>>>>>
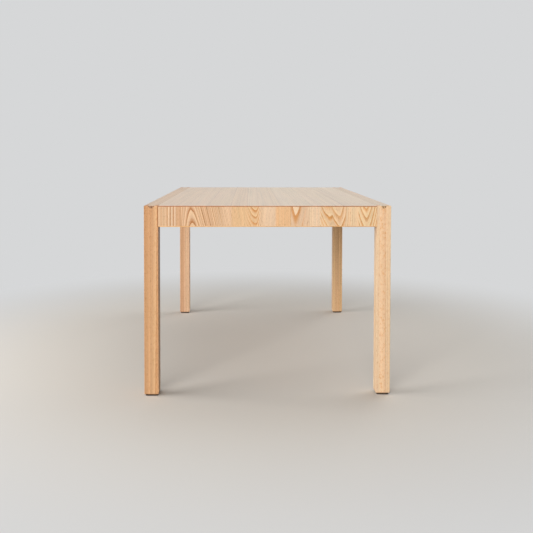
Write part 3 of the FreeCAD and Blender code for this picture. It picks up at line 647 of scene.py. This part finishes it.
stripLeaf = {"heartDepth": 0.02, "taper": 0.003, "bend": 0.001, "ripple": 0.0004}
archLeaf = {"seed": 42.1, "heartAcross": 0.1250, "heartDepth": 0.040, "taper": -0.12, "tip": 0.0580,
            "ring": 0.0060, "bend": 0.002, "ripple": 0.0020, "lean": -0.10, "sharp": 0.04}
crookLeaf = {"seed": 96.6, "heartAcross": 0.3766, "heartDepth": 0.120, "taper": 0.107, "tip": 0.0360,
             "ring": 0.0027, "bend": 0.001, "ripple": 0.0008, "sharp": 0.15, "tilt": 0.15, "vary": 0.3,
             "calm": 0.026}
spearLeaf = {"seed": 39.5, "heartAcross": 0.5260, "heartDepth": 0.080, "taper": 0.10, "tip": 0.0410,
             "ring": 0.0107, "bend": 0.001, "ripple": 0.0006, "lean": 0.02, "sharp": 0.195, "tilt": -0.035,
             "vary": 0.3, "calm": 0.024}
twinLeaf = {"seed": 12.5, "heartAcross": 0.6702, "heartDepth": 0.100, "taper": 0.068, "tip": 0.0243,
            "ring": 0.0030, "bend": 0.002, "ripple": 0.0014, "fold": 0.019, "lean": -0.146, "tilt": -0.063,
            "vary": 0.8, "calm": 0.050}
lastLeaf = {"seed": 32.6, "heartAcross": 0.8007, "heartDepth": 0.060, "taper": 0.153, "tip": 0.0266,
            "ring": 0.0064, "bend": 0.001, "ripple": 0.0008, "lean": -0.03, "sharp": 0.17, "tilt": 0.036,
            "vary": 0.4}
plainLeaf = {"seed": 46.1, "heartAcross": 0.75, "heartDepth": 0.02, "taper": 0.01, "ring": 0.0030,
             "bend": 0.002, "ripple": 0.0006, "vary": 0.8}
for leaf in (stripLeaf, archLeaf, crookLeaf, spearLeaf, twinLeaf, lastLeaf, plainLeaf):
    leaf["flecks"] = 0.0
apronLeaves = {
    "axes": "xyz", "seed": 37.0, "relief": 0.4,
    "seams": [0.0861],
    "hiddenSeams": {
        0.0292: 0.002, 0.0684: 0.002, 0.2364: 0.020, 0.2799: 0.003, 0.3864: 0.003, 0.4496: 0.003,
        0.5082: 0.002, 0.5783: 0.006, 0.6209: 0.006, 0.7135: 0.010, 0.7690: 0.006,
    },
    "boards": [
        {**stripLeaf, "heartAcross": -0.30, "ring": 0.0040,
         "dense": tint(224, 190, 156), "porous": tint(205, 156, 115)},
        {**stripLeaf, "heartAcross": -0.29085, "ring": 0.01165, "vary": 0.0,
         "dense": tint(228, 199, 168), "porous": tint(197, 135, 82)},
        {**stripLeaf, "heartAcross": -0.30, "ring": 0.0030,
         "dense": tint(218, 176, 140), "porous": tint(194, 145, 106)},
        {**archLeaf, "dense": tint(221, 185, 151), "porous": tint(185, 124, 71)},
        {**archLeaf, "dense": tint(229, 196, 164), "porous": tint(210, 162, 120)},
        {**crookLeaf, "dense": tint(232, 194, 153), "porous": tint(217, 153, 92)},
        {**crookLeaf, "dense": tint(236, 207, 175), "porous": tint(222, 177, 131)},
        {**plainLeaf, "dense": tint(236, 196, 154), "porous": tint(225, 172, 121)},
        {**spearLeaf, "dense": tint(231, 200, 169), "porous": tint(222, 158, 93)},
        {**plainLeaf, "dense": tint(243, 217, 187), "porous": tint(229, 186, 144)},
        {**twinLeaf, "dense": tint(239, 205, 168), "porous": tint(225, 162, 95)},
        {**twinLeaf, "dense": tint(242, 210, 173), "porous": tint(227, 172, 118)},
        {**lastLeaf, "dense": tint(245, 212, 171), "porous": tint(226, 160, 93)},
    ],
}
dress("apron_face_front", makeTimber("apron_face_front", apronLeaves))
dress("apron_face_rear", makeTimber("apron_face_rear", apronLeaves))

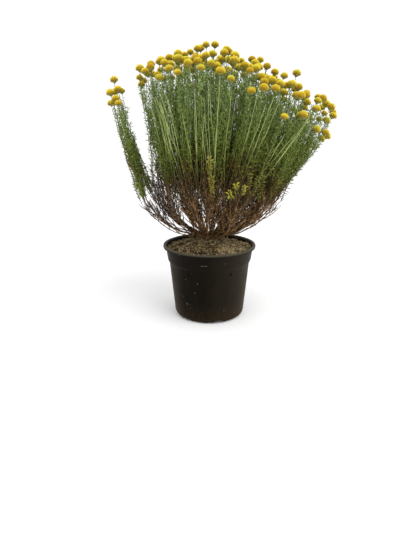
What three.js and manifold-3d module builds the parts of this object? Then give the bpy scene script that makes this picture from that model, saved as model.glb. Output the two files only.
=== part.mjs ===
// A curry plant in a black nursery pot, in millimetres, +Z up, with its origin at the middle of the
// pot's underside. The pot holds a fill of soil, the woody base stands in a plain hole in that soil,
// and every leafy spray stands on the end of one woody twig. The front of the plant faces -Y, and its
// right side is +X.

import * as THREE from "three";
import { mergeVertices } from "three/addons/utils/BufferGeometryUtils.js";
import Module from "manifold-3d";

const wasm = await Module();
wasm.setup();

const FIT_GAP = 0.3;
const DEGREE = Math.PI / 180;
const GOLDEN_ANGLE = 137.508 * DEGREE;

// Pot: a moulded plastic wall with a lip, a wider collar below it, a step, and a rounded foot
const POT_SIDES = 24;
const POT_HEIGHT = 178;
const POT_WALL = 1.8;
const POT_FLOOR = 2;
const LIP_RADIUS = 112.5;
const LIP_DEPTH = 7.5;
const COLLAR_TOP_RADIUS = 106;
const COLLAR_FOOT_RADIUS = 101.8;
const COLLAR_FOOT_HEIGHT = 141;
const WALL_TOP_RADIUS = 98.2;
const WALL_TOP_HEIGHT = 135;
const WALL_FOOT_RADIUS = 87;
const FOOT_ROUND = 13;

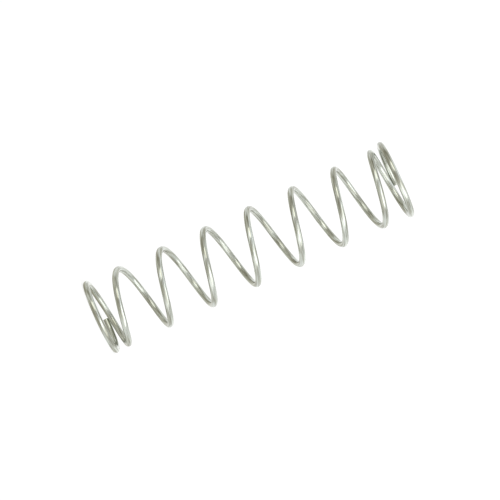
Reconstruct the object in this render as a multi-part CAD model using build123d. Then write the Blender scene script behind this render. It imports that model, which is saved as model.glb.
<<<<<
▶ [Problem]: Reproduce nothing but the lines from the line containing "What three.js and" to the last line of the data, each exactly as written.

▶ [Written reply]:
What three.js and manifold-3d module builds the parts of this object? Then give the bpy scene script that makes this picture from that model, saved as model.glb. Output the two files only.
=== part.mjs ===
// A curry plant in a black nursery pot, in millimetres, +Z up, with its origin at the middle of the
// pot's underside. The pot holds a fill of soil, the woody base stands in a plain hole in that soil,
// and every leafy spray stands on the end of one woody twig. The front of the plant faces -Y, and its
// right side is +X.

import * as THREE from "three";
import { mergeVertices } from "three/addons/utils/BufferGeometryUtils.js";
import Module from "manifold-3d";

const wasm = await Module();
wasm.setup();

const FIT_GAP = 0.3;
const DEGREE = Math.PI / 180;
const GOLDEN_ANGLE = 137.508 * DEGREE;

// Pot: a moulded plastic wall with a lip, a wider collar below it, a step, and a rounded foot
const POT_SIDES = 24;
const POT_HEIGHT = 178;
const POT_WALL = 1.8;
const POT_FLOOR = 2;
const LIP_RADIUS = 112.5;
const LIP_DEPTH = 7.5;
const COLLAR_TOP_RADIUS = 106;
const COLLAR_FOOT_RADIUS = 101.8;
const COLLAR_FOOT_HEIGHT = 141;
const WALL_TOP_RADIUS = 98.2;
const WALL_TOP_HEIGHT = 135;
const WALL_FOOT_RADIUS = 87;
const FOOT_ROUND = 13;

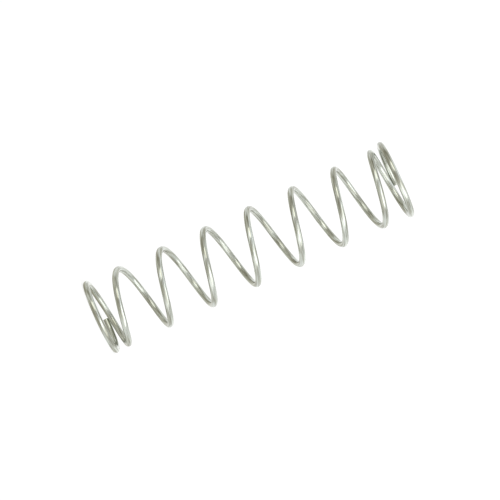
Reconstruct the object in this render as a multi-part CAD model using build123d. Then write the Blender scene script behind this render. It imports that model, which is saved as model.glb.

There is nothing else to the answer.